The episode doesn’t just resonate with me because of my nephew’s frustrated desire to be a princess or my childhood identification with characters like Finn. Not that long ago something like Adventure Time just wouldn’t fly on tv—especially directed at children. Bodies and gender both are pretty malleable on the show. In fact, things can get pretty queer and that’s especially appealing in a cartoon that could come across as very gendered. On the surface, Adventure Time‘s about a boy and his dog who save princesses and who both have lady-type girlfriends.** But there is a lot more going on. So much so that even the tragic ending in which Cookie falls off a cliff and ends up in a Candy Kingdom mental health facility seems like a parody of those required in so many films where only a troubled and doomed guy would want to be a princess.***
The tragedy of “Princess Cookie” is not an impossible desire to be a princess, but a failure of communication.
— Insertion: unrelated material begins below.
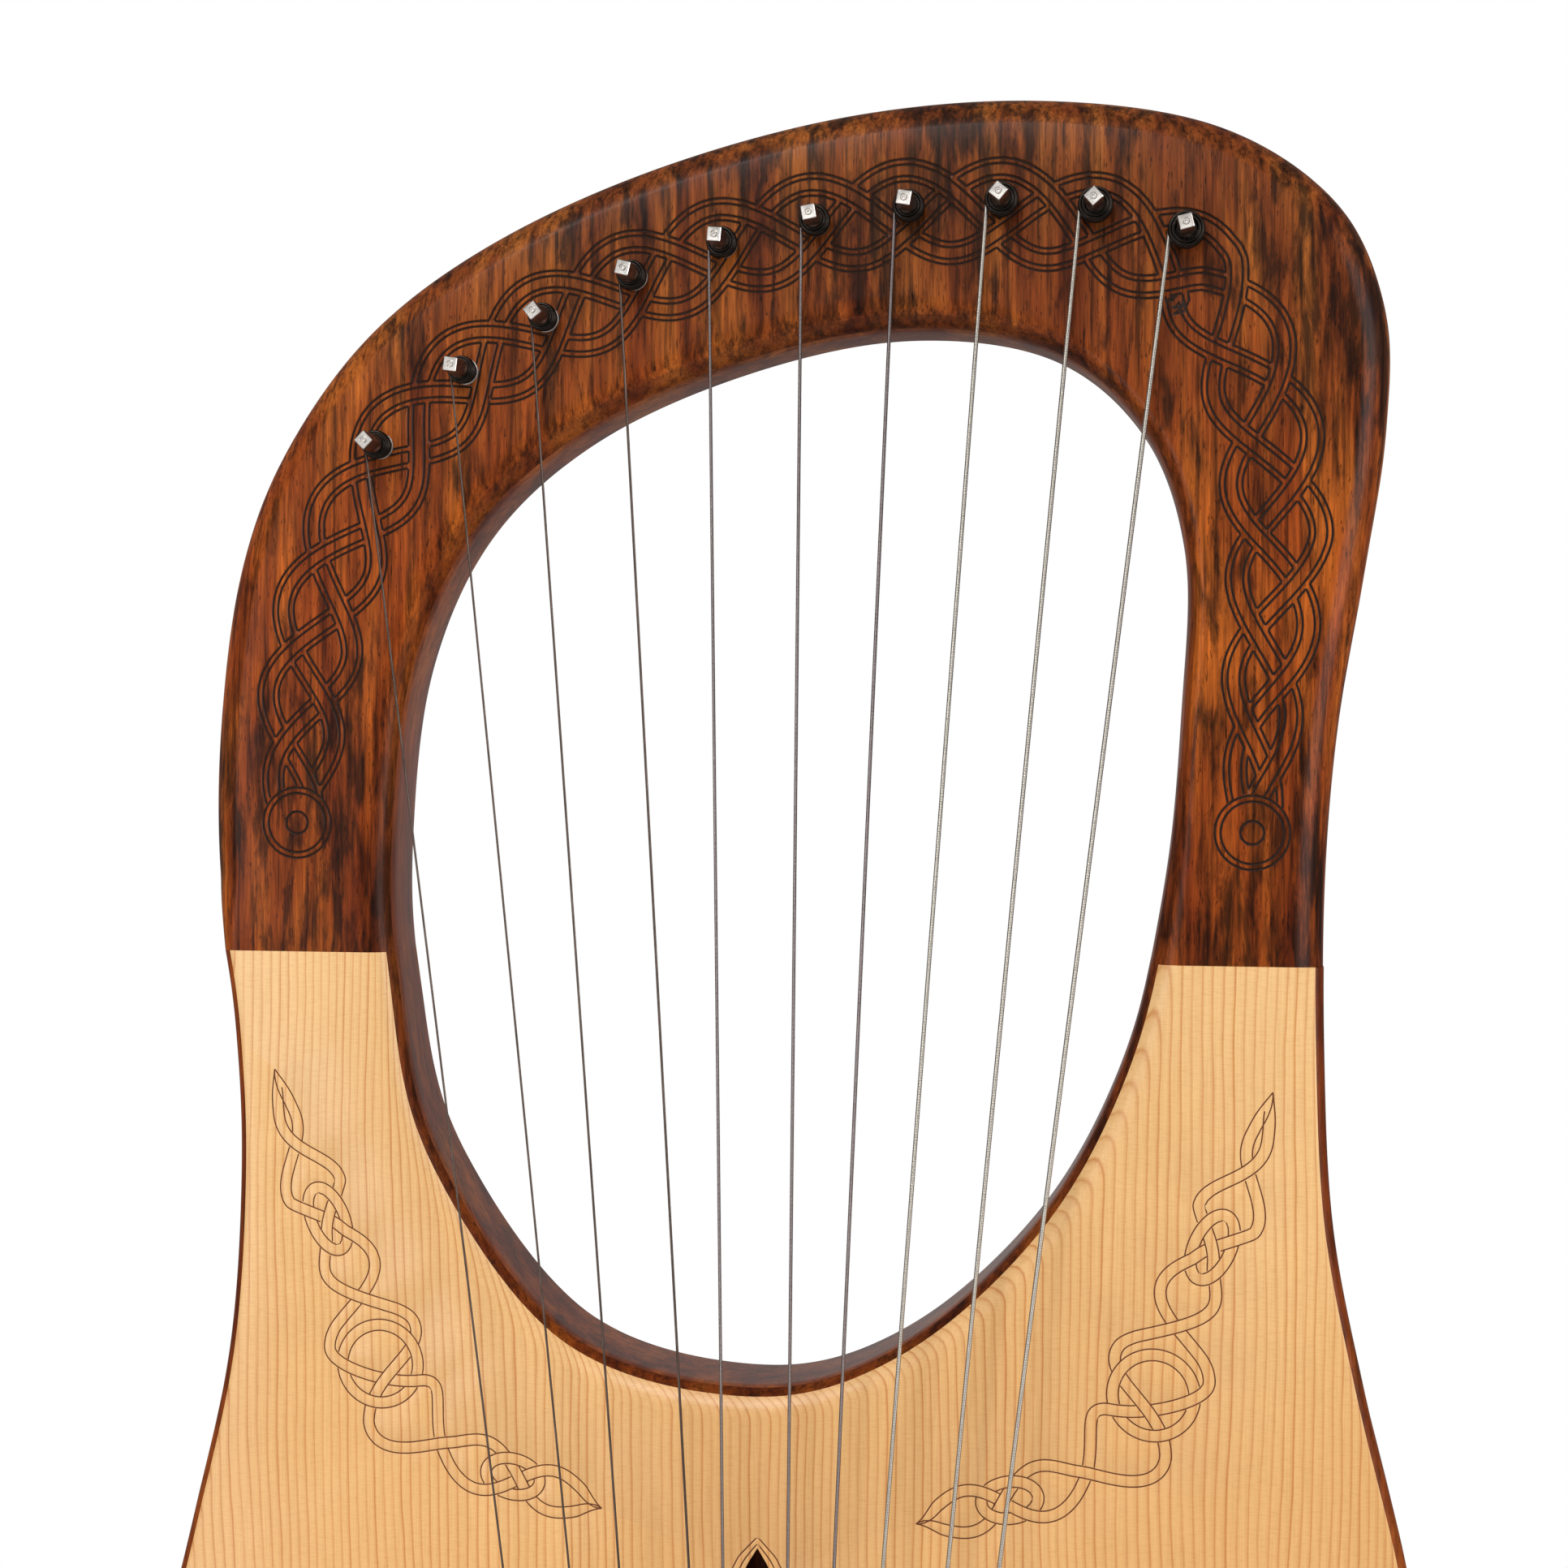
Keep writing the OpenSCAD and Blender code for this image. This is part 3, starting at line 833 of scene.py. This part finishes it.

If Cookie had told Princess Bubblegum that she had hurt his feelings and that he was serious about wanting to be a princess, Jake’s solution could’ve been implemented without a hostage situation and the threat of “dungeon for life.” But he was too angry about her perceived princessing hogging. It’s nice that the threatened punishment is about taking hostages and not any gender infractions or usurped princesshood. After all, taking hostages is not cool princess behavior.
And while I don’t want to live in Princess Cookie’s current domain, I believe in Jake’s proposed kingdom, where everyone can be whatever they want to be and tries to be what following how their dreams makes them want to be. Cookie can be the princess, Jake can be the mailman and my nephew and you and I can be whoever we like.
*Hmm… I hadn’t thought about the parallels between Thundarr The Barbarian and Adventure Time before now.
**Though Jake’s girlfriend Lady Rainicorn says some things.
Carol Borden has approximate knowledge of many things.